▶ **Aim of the task**
Within the material below, locate the line with "x in JACK_X])" and the line with "world = obj.matrix_world.copy()", then return those two lines and all lines between them, exactly as written.

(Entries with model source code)
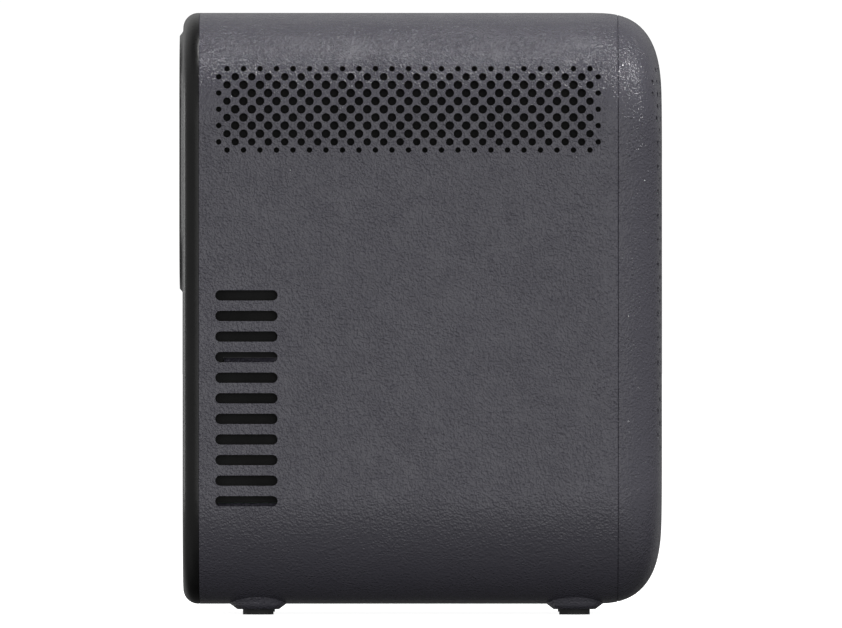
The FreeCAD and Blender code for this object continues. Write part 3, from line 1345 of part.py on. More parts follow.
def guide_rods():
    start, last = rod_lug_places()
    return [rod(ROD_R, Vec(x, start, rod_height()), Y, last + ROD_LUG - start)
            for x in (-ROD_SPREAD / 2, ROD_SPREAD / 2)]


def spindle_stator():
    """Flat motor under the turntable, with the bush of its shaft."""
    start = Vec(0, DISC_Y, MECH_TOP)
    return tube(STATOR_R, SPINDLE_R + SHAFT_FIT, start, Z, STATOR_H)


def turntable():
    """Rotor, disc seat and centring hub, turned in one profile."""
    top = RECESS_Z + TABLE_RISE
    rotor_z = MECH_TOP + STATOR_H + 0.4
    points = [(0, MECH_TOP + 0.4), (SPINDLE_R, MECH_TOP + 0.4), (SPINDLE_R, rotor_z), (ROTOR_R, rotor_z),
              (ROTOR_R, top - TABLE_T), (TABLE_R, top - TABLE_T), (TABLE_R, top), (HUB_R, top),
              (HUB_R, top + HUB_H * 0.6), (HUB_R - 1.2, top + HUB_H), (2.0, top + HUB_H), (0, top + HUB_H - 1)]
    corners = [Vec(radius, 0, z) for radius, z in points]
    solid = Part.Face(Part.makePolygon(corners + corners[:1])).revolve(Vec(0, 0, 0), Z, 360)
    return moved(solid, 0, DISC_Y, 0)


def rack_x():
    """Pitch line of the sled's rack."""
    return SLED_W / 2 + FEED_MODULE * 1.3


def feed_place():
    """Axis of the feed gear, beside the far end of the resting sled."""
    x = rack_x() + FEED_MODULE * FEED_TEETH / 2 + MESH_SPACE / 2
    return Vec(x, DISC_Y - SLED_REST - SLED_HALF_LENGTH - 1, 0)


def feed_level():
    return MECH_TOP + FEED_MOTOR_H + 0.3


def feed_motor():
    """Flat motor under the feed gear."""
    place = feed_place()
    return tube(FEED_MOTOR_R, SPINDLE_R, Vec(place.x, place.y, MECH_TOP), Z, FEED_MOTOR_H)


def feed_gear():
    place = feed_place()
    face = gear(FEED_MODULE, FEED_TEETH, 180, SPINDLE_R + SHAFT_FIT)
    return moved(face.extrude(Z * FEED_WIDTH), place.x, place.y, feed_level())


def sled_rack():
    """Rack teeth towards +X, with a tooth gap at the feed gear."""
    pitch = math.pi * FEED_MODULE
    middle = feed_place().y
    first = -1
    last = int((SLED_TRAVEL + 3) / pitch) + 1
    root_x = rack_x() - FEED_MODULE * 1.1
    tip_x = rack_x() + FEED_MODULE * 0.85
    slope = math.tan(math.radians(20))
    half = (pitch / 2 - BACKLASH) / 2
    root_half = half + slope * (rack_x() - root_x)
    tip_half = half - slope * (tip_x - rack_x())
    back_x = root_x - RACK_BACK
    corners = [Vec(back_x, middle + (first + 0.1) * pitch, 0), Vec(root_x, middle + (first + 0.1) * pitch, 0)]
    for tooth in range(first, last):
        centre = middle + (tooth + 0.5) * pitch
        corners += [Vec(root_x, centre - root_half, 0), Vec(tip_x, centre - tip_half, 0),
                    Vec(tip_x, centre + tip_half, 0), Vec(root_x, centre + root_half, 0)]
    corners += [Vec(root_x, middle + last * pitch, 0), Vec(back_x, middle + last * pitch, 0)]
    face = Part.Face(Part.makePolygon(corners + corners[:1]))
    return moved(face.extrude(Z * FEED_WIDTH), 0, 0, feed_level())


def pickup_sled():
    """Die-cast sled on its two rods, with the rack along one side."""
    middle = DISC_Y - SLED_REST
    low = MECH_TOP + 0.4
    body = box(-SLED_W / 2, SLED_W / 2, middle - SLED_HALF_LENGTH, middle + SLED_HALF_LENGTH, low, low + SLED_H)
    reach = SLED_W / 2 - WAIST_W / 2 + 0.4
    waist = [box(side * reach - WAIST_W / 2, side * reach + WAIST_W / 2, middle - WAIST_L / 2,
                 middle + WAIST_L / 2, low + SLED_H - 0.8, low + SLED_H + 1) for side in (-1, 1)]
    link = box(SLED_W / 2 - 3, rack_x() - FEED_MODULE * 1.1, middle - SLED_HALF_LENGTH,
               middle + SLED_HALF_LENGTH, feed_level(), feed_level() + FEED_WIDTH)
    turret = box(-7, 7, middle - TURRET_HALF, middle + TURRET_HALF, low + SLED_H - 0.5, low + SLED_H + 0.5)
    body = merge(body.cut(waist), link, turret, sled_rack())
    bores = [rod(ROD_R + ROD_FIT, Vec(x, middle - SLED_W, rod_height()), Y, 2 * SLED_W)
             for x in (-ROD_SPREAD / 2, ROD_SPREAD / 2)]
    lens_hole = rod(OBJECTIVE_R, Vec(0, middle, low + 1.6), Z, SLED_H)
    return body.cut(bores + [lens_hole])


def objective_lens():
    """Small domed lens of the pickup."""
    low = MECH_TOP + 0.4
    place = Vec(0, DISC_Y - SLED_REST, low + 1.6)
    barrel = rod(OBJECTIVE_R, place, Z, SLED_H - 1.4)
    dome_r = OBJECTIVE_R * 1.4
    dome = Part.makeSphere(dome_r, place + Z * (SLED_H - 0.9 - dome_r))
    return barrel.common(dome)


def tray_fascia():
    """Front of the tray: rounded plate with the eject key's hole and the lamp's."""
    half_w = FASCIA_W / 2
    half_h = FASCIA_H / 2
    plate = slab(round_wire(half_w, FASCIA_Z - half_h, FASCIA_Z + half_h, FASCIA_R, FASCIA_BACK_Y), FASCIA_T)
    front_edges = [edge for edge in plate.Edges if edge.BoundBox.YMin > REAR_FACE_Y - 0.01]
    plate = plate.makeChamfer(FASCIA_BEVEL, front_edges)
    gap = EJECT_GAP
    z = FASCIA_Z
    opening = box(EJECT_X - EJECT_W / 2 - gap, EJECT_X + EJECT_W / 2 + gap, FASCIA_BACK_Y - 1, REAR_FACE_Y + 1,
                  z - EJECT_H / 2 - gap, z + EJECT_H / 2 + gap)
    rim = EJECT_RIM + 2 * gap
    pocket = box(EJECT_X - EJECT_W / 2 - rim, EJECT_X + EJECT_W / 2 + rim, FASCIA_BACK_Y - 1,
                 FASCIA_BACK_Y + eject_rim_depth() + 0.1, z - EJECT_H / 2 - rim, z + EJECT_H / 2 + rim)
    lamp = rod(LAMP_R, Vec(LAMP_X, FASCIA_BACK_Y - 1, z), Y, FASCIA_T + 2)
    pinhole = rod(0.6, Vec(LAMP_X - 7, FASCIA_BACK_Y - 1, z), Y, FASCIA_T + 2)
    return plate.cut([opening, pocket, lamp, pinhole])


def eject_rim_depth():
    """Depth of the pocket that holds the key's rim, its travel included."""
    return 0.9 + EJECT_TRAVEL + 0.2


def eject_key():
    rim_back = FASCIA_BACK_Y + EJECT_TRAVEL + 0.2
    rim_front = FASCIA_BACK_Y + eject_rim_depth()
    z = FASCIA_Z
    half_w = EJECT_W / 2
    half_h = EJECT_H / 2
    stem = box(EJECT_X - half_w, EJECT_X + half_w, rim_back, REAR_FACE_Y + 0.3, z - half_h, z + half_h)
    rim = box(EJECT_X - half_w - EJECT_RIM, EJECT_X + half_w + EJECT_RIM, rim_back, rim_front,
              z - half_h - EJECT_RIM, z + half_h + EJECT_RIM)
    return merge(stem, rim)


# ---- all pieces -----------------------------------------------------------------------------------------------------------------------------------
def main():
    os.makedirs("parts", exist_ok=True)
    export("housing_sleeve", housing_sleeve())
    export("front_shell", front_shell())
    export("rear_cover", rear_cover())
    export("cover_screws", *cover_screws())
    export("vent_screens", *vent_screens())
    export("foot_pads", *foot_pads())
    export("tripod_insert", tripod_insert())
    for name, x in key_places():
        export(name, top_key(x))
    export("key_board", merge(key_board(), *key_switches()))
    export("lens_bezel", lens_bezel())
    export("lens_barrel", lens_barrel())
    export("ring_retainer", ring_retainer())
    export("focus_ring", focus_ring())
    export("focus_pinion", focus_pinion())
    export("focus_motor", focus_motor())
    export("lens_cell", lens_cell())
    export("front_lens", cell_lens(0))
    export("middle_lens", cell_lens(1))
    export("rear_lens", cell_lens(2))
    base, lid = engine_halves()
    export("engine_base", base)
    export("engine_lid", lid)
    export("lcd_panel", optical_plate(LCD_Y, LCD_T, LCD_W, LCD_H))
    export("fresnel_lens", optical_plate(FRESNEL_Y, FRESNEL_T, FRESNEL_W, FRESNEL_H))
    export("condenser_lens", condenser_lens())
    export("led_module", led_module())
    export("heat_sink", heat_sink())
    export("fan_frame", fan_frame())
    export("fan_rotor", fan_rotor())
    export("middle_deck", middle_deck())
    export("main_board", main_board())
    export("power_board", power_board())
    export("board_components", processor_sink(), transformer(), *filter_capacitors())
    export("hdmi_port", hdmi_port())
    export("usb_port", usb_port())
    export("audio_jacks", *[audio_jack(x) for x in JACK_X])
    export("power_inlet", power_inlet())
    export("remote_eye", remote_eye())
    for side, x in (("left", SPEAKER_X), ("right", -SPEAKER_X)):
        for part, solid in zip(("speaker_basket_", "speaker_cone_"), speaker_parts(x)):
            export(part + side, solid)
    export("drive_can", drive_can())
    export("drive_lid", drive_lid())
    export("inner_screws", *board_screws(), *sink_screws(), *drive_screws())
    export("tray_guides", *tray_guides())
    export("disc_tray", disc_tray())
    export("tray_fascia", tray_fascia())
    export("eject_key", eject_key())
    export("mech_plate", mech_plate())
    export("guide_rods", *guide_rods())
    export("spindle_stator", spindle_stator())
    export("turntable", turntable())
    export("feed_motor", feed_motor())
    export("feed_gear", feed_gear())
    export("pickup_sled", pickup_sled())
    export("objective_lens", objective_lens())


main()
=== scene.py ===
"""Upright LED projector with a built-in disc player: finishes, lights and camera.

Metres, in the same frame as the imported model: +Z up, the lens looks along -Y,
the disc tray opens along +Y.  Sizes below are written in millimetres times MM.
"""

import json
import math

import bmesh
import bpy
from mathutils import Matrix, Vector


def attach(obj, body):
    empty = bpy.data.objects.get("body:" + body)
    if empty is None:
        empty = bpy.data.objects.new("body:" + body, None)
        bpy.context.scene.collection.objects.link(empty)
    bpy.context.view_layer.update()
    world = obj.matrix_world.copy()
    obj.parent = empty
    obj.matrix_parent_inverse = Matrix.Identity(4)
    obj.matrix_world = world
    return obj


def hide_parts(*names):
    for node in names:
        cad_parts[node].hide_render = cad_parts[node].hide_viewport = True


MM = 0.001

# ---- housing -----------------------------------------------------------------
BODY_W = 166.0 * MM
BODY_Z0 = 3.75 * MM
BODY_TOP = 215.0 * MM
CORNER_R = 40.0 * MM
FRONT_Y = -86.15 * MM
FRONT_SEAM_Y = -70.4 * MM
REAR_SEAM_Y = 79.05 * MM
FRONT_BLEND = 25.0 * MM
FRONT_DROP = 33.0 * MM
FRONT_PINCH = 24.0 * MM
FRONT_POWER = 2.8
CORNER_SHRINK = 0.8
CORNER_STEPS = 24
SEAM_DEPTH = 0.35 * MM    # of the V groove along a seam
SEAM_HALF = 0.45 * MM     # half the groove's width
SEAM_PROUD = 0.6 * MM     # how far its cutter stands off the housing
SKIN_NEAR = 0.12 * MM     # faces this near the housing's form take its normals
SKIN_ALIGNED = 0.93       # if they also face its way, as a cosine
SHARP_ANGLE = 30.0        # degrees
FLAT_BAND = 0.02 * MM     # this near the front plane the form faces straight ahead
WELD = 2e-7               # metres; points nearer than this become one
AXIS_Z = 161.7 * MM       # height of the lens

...

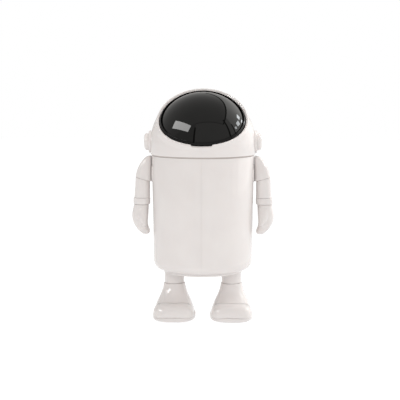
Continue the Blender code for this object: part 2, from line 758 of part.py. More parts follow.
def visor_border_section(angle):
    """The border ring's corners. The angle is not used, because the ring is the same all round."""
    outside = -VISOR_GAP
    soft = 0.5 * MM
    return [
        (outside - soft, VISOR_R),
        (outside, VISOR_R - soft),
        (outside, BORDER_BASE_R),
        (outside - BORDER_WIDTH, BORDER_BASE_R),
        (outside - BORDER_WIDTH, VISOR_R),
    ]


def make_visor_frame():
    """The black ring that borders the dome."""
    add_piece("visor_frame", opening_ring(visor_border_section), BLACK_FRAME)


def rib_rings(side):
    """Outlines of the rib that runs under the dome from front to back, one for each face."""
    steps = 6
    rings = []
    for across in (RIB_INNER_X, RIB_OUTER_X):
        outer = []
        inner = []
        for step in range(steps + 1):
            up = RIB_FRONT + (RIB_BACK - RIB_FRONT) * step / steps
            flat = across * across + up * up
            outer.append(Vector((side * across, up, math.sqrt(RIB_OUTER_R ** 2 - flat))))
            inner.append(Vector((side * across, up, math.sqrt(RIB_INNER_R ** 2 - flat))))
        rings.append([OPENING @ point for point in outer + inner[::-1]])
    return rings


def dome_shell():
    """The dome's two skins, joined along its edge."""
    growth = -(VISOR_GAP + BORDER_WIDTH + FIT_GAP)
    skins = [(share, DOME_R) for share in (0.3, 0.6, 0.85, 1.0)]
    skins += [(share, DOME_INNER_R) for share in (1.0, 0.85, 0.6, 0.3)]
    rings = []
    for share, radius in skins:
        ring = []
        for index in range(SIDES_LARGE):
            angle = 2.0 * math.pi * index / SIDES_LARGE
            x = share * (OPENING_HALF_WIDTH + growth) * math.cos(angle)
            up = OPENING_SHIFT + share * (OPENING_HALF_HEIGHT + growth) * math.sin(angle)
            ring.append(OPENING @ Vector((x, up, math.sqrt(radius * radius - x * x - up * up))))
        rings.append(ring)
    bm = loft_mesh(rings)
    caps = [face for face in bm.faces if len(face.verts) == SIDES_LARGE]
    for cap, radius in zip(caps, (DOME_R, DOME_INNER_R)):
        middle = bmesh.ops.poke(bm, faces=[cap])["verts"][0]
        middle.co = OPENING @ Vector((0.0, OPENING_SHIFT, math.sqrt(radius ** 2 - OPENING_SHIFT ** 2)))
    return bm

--

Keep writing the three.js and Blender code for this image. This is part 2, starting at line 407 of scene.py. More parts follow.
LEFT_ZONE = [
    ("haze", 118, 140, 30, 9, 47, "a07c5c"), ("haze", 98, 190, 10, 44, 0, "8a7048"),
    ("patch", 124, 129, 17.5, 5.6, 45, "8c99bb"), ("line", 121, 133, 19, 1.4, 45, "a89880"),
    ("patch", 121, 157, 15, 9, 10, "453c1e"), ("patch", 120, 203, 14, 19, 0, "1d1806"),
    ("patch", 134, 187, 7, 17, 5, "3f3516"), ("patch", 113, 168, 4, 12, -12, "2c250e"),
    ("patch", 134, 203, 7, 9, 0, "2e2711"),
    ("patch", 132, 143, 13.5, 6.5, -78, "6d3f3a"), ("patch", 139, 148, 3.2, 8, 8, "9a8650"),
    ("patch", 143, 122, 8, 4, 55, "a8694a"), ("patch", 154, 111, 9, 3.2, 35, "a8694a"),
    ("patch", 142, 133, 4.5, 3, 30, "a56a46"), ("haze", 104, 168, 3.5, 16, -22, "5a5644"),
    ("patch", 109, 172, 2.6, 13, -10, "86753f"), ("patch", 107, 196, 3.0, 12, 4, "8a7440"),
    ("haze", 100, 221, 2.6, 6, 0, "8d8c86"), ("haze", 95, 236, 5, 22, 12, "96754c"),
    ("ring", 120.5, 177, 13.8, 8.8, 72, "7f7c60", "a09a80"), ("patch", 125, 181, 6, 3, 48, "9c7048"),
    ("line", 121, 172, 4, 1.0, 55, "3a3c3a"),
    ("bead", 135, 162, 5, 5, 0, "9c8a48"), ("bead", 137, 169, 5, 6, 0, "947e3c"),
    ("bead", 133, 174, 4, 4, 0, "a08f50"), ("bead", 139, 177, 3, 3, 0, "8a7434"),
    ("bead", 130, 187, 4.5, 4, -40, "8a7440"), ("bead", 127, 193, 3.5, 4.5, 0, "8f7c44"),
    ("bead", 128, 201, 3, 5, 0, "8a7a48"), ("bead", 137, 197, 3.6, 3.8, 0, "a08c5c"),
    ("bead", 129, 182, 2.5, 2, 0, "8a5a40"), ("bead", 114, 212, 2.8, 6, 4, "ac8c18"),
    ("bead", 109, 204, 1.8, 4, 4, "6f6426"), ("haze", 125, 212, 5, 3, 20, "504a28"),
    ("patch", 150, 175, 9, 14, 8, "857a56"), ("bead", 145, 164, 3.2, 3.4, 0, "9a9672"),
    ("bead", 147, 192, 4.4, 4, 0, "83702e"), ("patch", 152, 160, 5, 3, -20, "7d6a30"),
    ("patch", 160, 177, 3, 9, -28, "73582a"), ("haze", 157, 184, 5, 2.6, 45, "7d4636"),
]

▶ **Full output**
    export("audio_jacks", *[audio_jack(x) for x in JACK_X])
    export("power_inlet", power_inlet())
    export("remote_eye", remote_eye())
    for side, x in (("left", SPEAKER_X), ("right", -SPEAKER_X)):
        for part, solid in zip(("speaker_basket_", "speaker_cone_"), speaker_parts(x)):
            export(part + side, solid)
    export("drive_can", drive_can())
    export("drive_lid", drive_lid())
    export("inner_screws", *board_screws(), *sink_screws(), *drive_screws())
    export("tray_guides", *tray_guides())
    export("disc_tray", disc_tray())
    export("tray_fascia", tray_fascia())
    export("eject_key", eject_key())
    export("mech_plate", mech_plate())
    export("guide_rods", *guide_rods())
    export("spindle_stator", spindle_stator())
    export("turntable", turntable())
    export("feed_motor", feed_motor())
    export("feed_gear", feed_gear())
    export("pickup_sled", pickup_sled())
    export("objective_lens", objective_lens())


main()
=== scene.py ===
"""Upright LED projector with a built-in disc player: finishes, lights and camera.

Metres, in the same frame as the imported model: +Z up, the lens looks along -Y,
the disc tray opens along +Y.  Sizes below are written in millimetres times MM.
"""

import json
import math

import bmesh
import bpy
from mathutils import Matrix, Vector


def attach(obj, body):
    empty = bpy.data.objects.get("body:" + body)
    if empty is None:
        empty = bpy.data.objects.new("body:" + body, None)
        bpy.context.scene.collection.objects.link(empty)
    bpy.context.view_layer.update()
    world = obj.matrix_world.copy()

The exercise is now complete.